■ **RAW DATA**
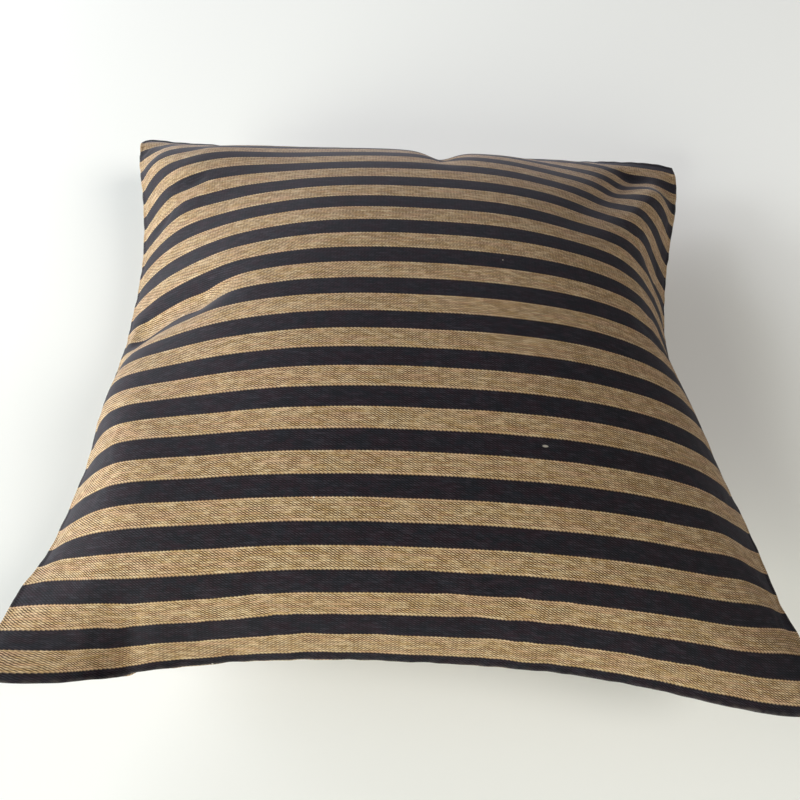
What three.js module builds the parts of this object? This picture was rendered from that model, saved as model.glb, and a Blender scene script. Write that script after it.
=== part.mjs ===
import * as THREE from 'three';

// A filled square cushion with a knife edge, lying on its back. Millimetres, +Z up.
// The origin is on the surface it rests on, under the middle of its outline.
// +Y runs from the near edge to the far edge, and +X to the right.
//
// Two flat square panels are sewn together round their edges and filled. A point of the cloth
// keeps its two flat measures, across and along, from the middle of its panel. The filling lifts
// it, and because woven cloth doesn't stretch, the lift shortens the panel seen from above:
// that is what draws the sides in between the four corner ears.

// Driving dimensions
const PANEL_WIDTH = 450;
const PANEL_DEPTH = 446;
const SEAM_HEIGHT = 58;
const UPPER_CROWN = 77;
const LOWER_CROWN = 78;
const FLAT_BLEND = 8;
const CORNER_BLUNTING = 5;

// How full the panel stays towards each edge: a higher number is a fuller, steeper side.
const FULLNESS = { left: 2.5, right: 2.7, near: 2.7, far: 2.45 };

// How far behind the middle the crown is highest, as a share of half the panel's depth.
const CREST_BEHIND_MIDDLE = 0.025;

// Each corner ear: which side it is on, how far it stands over the seam height, and how far the
// filling and handling have pulled its tip in plan.
const CORNERS = [
  { name: 'far left', side: -1, end: 1, rise: -12, shiftX: -1, shiftY: -15 },
  { name: 'far right', side: 1, end: 1, rise: -18, shiftX: 16, shiftY: 8 },
  { name: 'near left', side: -1, end: -1, rise: -5, shiftX: -3, shiftY: 10 },
  { name: 'near right', side: 1, end: -1, rise: 8, shiftX: 2, shiftY: 0 },
];

// The middle of each edge: its rise over the seam height, and how far it bows outwards.
const EDGES = {
  left: { rise: -4, bow: -2 },
  right: { rise: -8, bow: 4 },
  near: { rise: 10, bow: -5 },
  far: { rise: -5, bow: 15 },
};

// Soft ridges (height over 0) and troughs (under 0), each along a line on the flat cloth. A fold
// is strongest where it starts and fades towards its end. Its gather is how far the cloth beside
// it is drawn towards the line in plan, or pushed away from it (under 0).
const FOLDS = [
  { name: 'left tuck', from: [-195, 5], to: [-125, 10], width: 9, height: -12, gather: -2 },
  { name: 'slack over the tuck', from: [-195, 35], to: [-125, 50], width: 27, height: -5, gather: -2 },
  { name: 'left side roll', from: [-200, -55], to: [-150, -145], width: 27, height: 14, gather: 0 },
  { name: 'left side draw-in', from: [-255, -110], to: [-255, -60], width: 30, height: 0, gather: -4 },
  { name: 'near left hollow', from: [-130, -210], to: [-65, -215], width: 30, height: -12, gather: 2 },
  { name: 'near right pinch', from: [210, -165], to: [180, -115], width: 15, height: 0, gather: 3 },
  { name: 'right side sag', from: [215, 20], to: [205, 180], width: 34, height: -20, gather: -2 },
  { name: 'far right ridge', from: [195, 155], to: [160, 85], width: 15, height: 16, gather: 0 },
  { name: 'far right hollow', from: [180, 185], to: [110, 80], width: 10, height: -8, gather: 0 },
  { name: 'far right shoulder', from: [115, 180], to: [100, 90], width: 22, height: -3, gather: -4 },
  { name: 'far edge notch', from: [20, 225], to: [18, 135], width: 8, height: -11, gather: 1 },
  { name: 'far left shoulder', from: [-155, 155], to: [-180, 125], width: 33, height: 12, gather: 3 },
  { name: 'far left ridge', from: [-205, 160], to: [-170, 110], width: 18, height: 14, gather: 2 },
  { name: 'far left tip', from: [-230, 210], to: [-165, 165], width: 15, height: 12, gather: 0 },
];
const FOLD_FADE = 0.7;

// Fineness of the solid: steps across a panel, how much closer the steps are at the seam, and
// the step used to follow the cloth from the middle outwards.
const PANEL_STEPS = 40;
const SEAM_CROWDING = 0.2;
const FOLLOW_STEP = 2.5;
const SLOPE_STEP = 0.5;
const STEEPEST_SLOPE = 0.995;
const RIM_WIDTH = 35;
const BLUNTING_POWER = 20;

// Scales a bell curve's slope so that its strongest pull is exactly the gather.
const GATHER_PEAK = Math.exp(0.5);

const COVER_COLOUR = 0x645343;
const COVER_ROUGHNESS = 0.9;

const HALF_WIDTH = PANEL_WIDTH / 2;
const HALF_DEPTH = PANEL_DEPTH / 2;

// One direction of the crown: 1 at the crest and 0 at both seams.
function crownProfile(position, crest, lowSide, highSide) {
  const shifted = position + crest * (position * position - 1);
  const fullness = shifted < 0 ? lowSide : highSide;
  return 1 - Math.abs(shifted) ** fullness;
}

function crown(across, along) {
  const profileAcross = crownProfile(across / HALF_WIDTH, 0, FULLNESS.left, FULLNESS.right);
  const profileAlong = crownProfile(
    along / HALF_DEPTH,
    CREST_BEHIND_MIDDLE,
    FULLNESS.near,
    FULLNESS.far,
  );
  return profileAcross * profileAlong;
}

// How near a point is to one corner: 1 at its tip, falling to 0 at the opposite edges.
function cornerShare(corner, across, along) {
  return ((1 + corner.side * across / HALF_WIDTH) / 2) * ((1 + corner.end * along / HALF_DEPTH) / 2);
}

// How near a point is to the middle of each edge.
function edgeShares(across, along, power) {
  const s = THREE.MathUtils.clamp(across / HALF_WIDTH, -1, 1);
  const t = THREE.MathUtils.clamp(along / HALF_DEPTH, -1, 1);
  return {
    left: ((1 - s) / 2) ** power * (1 - t * t) ** (power / 2),
    right: ((1 + s) / 2) ** power * (1 - t * t) ** (power / 2),
    near: ((1 - t) / 2) ** power * (1 - s * s) ** (power / 2),
    far: ((1 + t) / 2) ** power * (1 - s * s) ** (power / 2),
  };
}

// The rise and fall that both panels share.
function seamRise(across, along) {
  const shares = edgeShares(across, along, 4);
  let rise = 0;
  for (const corner of CORNERS) {
    rise += corner.rise * cornerShare(corner, across, along) ** 2;
  }
  for (const edge of Object.keys(EDGES)) {
    rise += EDGES[edge].rise * shares[edge];
  }
  return rise;
}

// The rise of all folds at a point of the cloth, and how far they move it in plan.
function foldMove(across, along) {
  const move = { x: 0, y: 0, rise: 0 };
  for (const fold of FOLDS) {
    const runX = fold.to[0] - fold.from[0];
    const runY = fold.to[1] - fold.from[1];
    const free = ((across - fold.from[0]) * runX + (along - fold.from[1]) * runY) / (runX ** 2 + runY ** 2);
    const travelled = THREE.MathUtils.clamp(free, 0, 1);
    const offX = (across - fold.from[0] - travelled * runX) / fold.width;
    const offY = (along - fold.from[1] - travelled * runY) / fold.width;
    const strength = Math.exp(-(offX ** 2 + offY ** 2) / 2) * (1 - FOLD_FADE * travelled ** 2);
    move.rise += fold.height * strength;
    move.x -= fold.gather * GATHER_PEAK * offX * strength;
    move.y -= fold.gather * GATHER_PEAK * offY * strength;
  }
  return move;
}

// The upper panel without its folds.
function smoothRise(across, along) {
  return seamRise(across, along) + UPPER_CROWN * crown(across, along);
}

// The underside is pressed flat where it rests, with a soft turn at the rim of the flat.
function pressedFlat(height) {
  if (height > FLAT_BLEND) {
    return height;
  }
  if (height < -FLAT_BLEND) {
    return 0;
  }
  return (height + FLAT_BLEND) ** 2 / (4 * FLAT_BLEND);
}

// The folds run round the seam and fade out on the underside.
function lowerHeight(across, along, foldedBy) {
  const toSeam = Math.min(HALF_WIDTH - Math.abs(across), HALF_DEPTH - Math.abs(along));
  const rimShare = Math.exp(-((toSeam / RIM_WIDTH) ** 2));
  const drop = LOWER_CROWN * crown(across, along);
  return pressedFlat(SEAM_HEIGHT + seamRise(across, along) + foldedBy * rimShare - drop);
}

// Length in plan of a stretch of cloth of length step that lies at this slope.
function planStep(step, slope) {
  const held = Math.min(Math.abs(slope), STEEPEST_SLOPE);
  return step * Math.sqrt(1 - held * held);
}

// Follows the cloth from the middle line to a point and adds up its length in plan.
function planLength(distance, slopeAt) {
  const steps = Math.max(1, Math.round(Math.abs(distance) / FOLLOW_STEP));
  const step = distance / steps;
  let length = 0;
  for (let i = 0; i < steps; i += 1) {
    length += planStep(step, slopeAt((i + 0.5) * step));
  }
  return length;
}

// Where a point of the cloth lies in plan, before the folds move it.
function planPoint(across, along) {
  const slopeAcross = (u) => (
    (smoothRise(u + SLOPE_STEP, along) - smoothRise(u - SLOPE_STEP, along)) / (2 * SLOPE_STEP)
  );
  const slopeAlong = (v) => (
    (smoothRise(across, v + SLOPE_STEP) - smoothRise(across, v - SLOPE_STEP)) / (2 * SLOPE_STEP)
  );
  const shares = edgeShares(across, along, 2);
  let x = planLength(across, slopeAcross) + EDGES.right.bow * shares.right - EDGES.left.bow * shares.left;
  let y = planLength(along, slopeAlong) + EDGES.far.bow * shares.far - EDGES.near.bow * shares.near;
  for (const corner of CORNERS) {
    const pull = cornerShare(corner, across, along) ** 3;
    x += corner.shiftX * pull;
    y += corner.shiftY * pull;
  }
  const cornerNearness = Math.abs((across / HALF_WIDTH) * (along / HALF_DEPTH));
  const blunting = CORNER_BLUNTING * cornerNearness ** BLUNTING_POWER;
  return [x - Math.sign(across) * blunting, y - Math.sign(along) * blunting];
}

// Grid lines from -1 at one seam to 1 at the other, closer together towards the seams.
function gridLine(index) {
  const share = 2 * index / PANEL_STEPS - 1;
  return (1 + SEAM_CROWDING) * share - SEAM_CROWDING * share ** 3;
}

function cushionGeometry() {
  const positions = [];
  const upper = [];
  const lower = [];
  for (let row = 0; row <= PANEL_STEPS; row += 1) {
    upper.push([]);
    lower.push([]);
    for (let column = 0; column <= PANEL_STEPS; column += 1) {
      const across = HALF_WIDTH * gridLine(column);
      const along = HALF_DEPTH * gridLine(row);
      const [smoothX, smoothY] = planPoint(across, along);
      const folded = foldMove(across, along);
      const x = smoothX + folded.x;
      const y = smoothY + folded.y;
      const onSeam = [row, column].some((index) => index === 0 || index === PANEL_STEPS);
      upper[row].push(positions.length / 3);
      positions.push(x, y, SEAM_HEIGHT + smoothRise(across, along) + folded.rise);
      lower[row].push(onSeam ? upper[row][column] : positions.length / 3);
      if (!onSeam) {
        positions.push(x, y, lowerHeight(across, along, folded.rise));
      }
    }
  }

  const faces = [];
  for (let row = 0; row < PANEL_STEPS; row += 1) {
    for (let column = 0; column < PANEL_STEPS; column += 1) {
      const corners = (panel) => [
        panel[row][column],
        panel[row][column + 1],
        panel[row + 1][column + 1],
        panel[row + 1][column],
      ];
      const [a, b, c, d] = corners(upper);
      faces.push(a, b, c, a, c, d);
      const [e, f, g, h] = corners(lower);
      faces.push(e, g, f, e, h, g);
    }
  }

  const geometry = new THREE.BufferGeometry();
  geometry.setAttribute('position', new THREE.Float32BufferAttribute(positions, 3));
  geometry.setIndex(faces);
  geometry.computeBoundingBox();
  const middle = geometry.boundingBox.getCenter(new THREE.Vector3());
  geometry.translate(-middle.x, -middle.y, 0);
  geometry.computeVertexNormals();
  return geometry;
}

const cover = new THREE.MeshStandardMaterial({
  color: COVER_COLOUR,
  roughness: COVER_ROUGHNESS,
  metalness: 0,
});

const cushion = new THREE.Mesh(cushionGeometry(), cover);
cushion.name = 'cushion';

const stripedCushion = new THREE.Group();
stripedCushion.add(cushion);

export default stripedCushion;
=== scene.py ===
import math
from types import SimpleNamespace

import bpy
import numpy as np
from mathutils import Matrix, Vector


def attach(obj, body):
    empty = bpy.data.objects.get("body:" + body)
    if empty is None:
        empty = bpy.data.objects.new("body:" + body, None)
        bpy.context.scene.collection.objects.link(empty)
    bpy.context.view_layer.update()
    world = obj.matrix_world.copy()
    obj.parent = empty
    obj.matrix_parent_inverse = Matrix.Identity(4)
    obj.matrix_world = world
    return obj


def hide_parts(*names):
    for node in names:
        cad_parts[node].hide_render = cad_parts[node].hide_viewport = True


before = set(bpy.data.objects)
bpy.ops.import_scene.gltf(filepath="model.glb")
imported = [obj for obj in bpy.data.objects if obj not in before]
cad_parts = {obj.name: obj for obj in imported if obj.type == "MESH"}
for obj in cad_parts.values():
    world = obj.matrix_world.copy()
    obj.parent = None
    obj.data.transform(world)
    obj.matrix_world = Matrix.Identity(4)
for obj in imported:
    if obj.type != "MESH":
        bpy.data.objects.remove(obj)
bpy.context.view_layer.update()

# A filled square cushion with a knife edge, lying on its back. Its measures are millimetres, as
# on the drawing of the solid, and become metres in the mesh. A point of the cover keeps its two
# flat measures, across and along, from the middle of its panel. Woven cloth doesn't stretch, so
# the filling's lift shortens the panel seen from above.
#
# The upper crown, its crest and fullness, the corners, the edges, every main fold but the fourth,
# the stripes and the camera are rounded from least-squares fits to the stripes of the
# photographed cushion, with a few changes. The powers of the lights began as the result
# of another fit, and were then changed.
MM = 0.001

PANEL_WIDTH = 450
PANEL_DEPTH = 446
HALF_WIDTH = PANEL_WIDTH / 2
HALF_DEPTH = PANEL_DEPTH / 2
SEAM_HEIGHT = 58
UPPER_CROWN = 77
LOWER_CROWN = 78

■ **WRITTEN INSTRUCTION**
Extract exactly and only the span of lines that begins at the line containing "const cover = new" and ends at the line containing "cad_parts[node].hide_render = cad_parts[node].hide_viewport".

■ **WRITTEN REPLY**
const cover = new THREE.MeshStandardMaterial({
  color: COVER_COLOUR,
  roughness: COVER_ROUGHNESS,
  metalness: 0,
});

const cushion = new THREE.Mesh(cushionGeometry(), cover);
cushion.name = 'cushion';

const stripedCushion = new THREE.Group();
stripedCushion.add(cushion);

export default stripedCushion;
=== scene.py ===
import math
from types import SimpleNamespace

import bpy
import numpy as np
from mathutils import Matrix, Vector


def attach(obj, body):
    empty = bpy.data.objects.get("body:" + body)
    if empty is None:
        empty = bpy.data.objects.new("body:" + body, None)
        bpy.context.scene.collection.objects.link(empty)
    bpy.context.view_layer.update()
    world = obj.matrix_world.copy()
    obj.parent = empty
    obj.matrix_parent_inverse = Matrix.Identity(4)
    obj.matrix_world = world
    return obj


def hide_parts(*names):
    for node in names:
        cad_parts[node].hide_render = cad_parts[node].hide_viewport = True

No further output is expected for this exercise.